● **Job**
Scan the listing below for the word "body" and state how many lines hold it. Write nothing but the number.

● **Records shown**
....

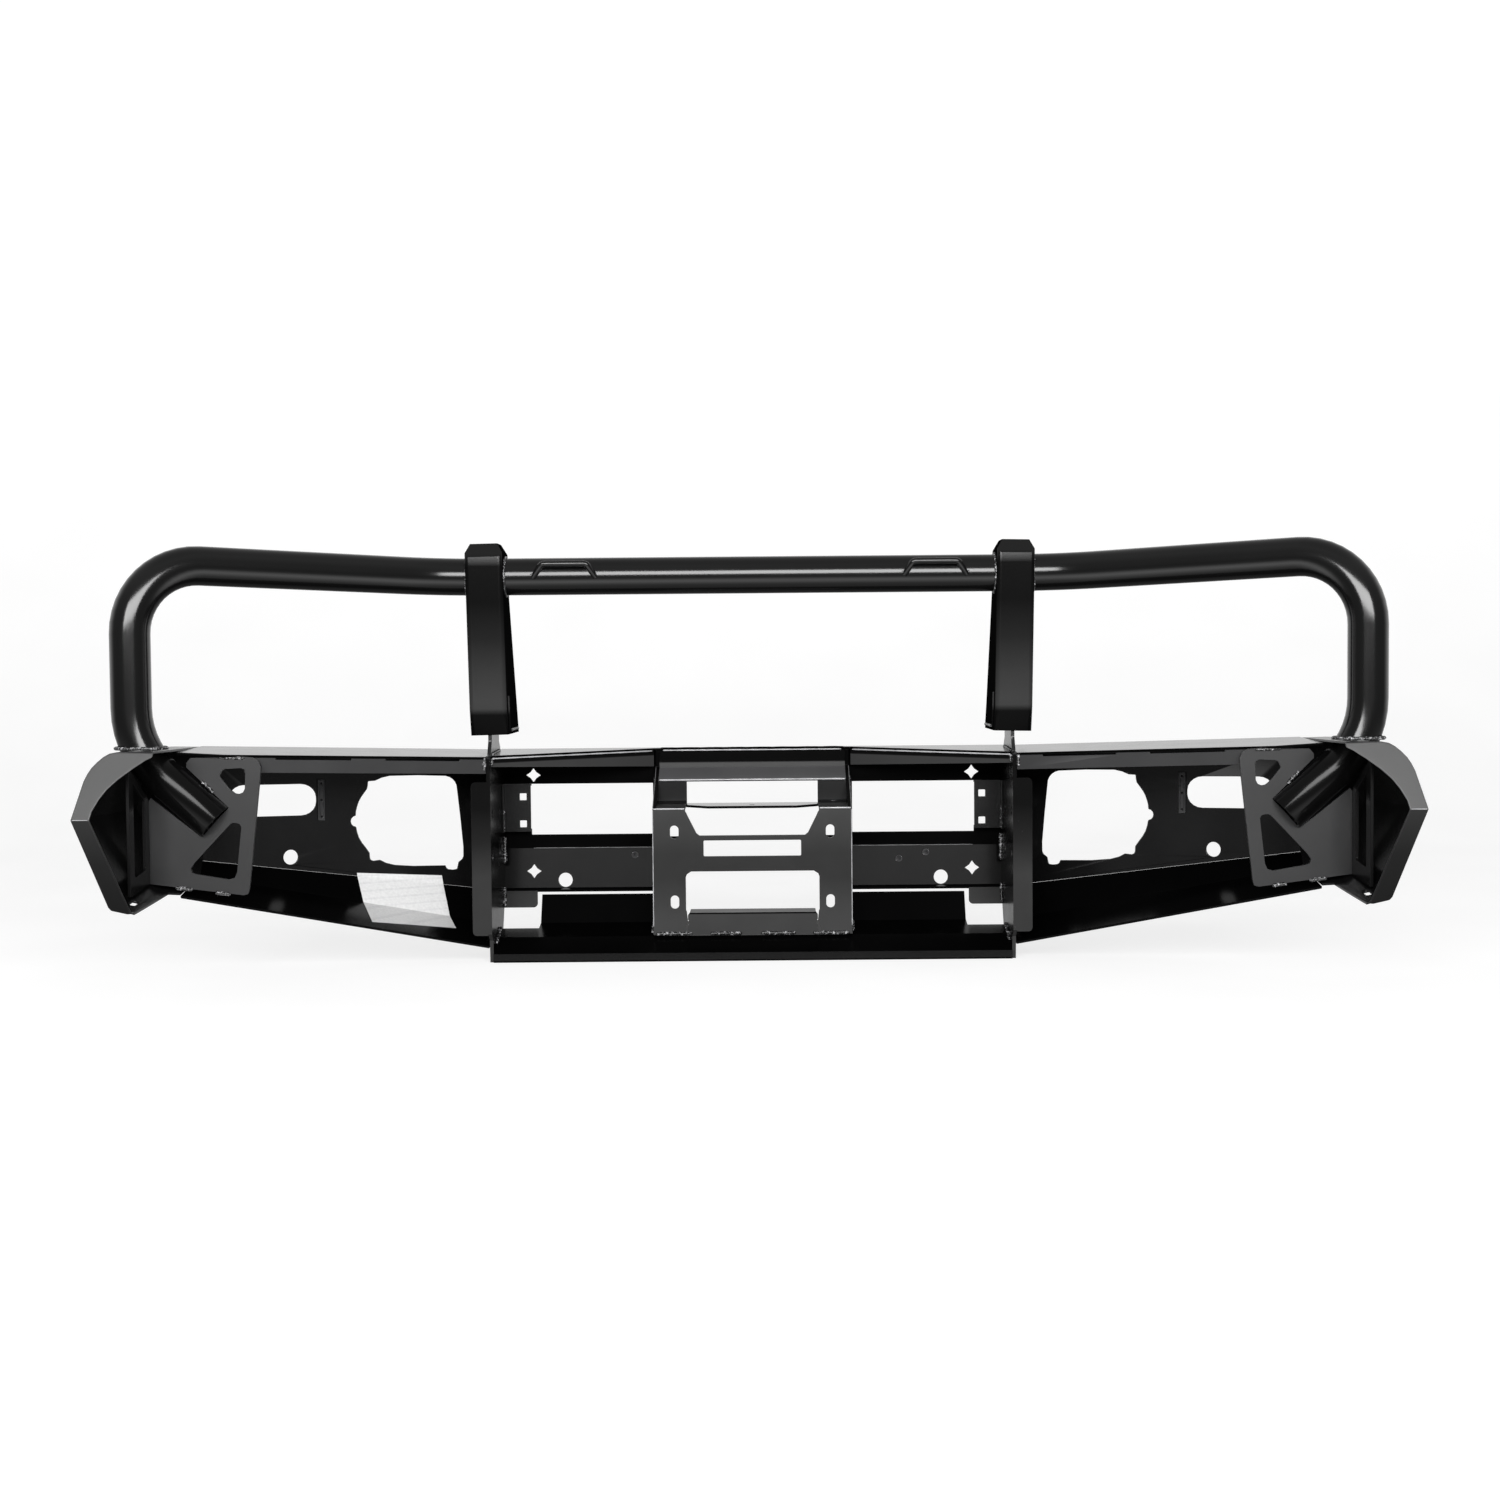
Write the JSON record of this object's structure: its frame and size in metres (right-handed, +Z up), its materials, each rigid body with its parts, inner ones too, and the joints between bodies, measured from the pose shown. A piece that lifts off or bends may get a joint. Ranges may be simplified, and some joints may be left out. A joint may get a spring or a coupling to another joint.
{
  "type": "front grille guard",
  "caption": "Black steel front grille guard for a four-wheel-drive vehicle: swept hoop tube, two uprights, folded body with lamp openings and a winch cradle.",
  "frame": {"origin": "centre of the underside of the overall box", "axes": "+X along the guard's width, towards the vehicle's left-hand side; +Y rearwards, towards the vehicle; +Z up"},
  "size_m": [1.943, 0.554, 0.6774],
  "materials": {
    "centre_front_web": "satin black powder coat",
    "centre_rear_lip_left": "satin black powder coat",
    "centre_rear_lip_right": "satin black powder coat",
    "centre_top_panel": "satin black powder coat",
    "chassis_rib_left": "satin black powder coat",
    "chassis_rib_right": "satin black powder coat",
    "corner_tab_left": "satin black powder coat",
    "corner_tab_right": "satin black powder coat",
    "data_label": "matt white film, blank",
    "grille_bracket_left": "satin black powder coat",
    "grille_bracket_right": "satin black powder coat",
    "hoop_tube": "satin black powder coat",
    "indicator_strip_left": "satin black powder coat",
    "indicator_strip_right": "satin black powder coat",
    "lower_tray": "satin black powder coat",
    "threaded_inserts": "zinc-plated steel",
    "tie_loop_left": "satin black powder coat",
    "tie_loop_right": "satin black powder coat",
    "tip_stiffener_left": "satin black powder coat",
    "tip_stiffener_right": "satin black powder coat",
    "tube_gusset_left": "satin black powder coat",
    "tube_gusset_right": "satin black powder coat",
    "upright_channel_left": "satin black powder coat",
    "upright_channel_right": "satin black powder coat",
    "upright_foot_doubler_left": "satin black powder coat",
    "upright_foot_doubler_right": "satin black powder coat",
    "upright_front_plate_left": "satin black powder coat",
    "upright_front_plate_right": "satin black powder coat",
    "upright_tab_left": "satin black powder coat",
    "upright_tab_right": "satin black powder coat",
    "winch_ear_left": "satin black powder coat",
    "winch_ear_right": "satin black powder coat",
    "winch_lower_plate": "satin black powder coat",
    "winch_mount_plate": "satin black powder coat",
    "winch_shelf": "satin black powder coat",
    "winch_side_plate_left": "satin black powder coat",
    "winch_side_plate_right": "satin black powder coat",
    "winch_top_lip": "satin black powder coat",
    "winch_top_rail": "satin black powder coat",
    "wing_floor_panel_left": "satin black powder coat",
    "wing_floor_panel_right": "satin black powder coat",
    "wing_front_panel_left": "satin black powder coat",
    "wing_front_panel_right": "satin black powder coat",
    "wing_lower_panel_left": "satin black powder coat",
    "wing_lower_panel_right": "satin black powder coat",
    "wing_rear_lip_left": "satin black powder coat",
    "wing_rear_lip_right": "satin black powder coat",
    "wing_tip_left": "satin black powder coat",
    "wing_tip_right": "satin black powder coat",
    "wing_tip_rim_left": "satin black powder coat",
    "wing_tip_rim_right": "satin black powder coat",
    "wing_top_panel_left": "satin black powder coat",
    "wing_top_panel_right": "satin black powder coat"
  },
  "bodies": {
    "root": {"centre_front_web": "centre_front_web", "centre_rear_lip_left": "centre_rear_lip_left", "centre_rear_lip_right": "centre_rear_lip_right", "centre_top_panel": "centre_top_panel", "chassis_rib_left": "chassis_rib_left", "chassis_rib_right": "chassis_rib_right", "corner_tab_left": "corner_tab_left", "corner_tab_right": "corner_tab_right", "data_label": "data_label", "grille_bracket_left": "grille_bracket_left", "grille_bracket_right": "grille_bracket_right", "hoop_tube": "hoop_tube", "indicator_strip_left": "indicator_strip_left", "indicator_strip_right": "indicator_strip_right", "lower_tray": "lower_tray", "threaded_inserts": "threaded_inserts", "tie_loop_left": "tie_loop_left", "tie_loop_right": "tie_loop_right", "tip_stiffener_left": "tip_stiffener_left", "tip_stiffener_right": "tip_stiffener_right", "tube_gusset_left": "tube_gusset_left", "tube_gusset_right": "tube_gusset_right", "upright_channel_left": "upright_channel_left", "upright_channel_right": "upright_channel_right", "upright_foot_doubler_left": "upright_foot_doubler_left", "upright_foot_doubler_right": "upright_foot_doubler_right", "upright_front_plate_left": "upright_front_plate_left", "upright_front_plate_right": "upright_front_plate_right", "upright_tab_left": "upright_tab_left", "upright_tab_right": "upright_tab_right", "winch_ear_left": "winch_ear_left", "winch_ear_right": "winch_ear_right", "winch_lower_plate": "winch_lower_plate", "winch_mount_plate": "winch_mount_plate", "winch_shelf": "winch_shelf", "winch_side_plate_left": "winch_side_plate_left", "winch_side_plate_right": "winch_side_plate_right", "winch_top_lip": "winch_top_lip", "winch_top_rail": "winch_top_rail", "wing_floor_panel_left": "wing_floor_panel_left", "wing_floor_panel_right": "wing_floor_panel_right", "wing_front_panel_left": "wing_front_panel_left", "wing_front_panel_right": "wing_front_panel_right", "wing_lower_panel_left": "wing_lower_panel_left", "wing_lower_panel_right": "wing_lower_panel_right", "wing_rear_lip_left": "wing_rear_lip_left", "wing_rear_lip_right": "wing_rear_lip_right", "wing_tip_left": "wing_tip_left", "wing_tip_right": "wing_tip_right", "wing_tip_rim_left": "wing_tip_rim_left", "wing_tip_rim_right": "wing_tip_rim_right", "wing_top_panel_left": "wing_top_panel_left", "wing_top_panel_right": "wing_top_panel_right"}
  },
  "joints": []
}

....

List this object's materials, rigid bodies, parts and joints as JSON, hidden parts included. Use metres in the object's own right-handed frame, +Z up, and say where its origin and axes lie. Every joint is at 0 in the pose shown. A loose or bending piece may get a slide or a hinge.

....

● **Exercise result**
2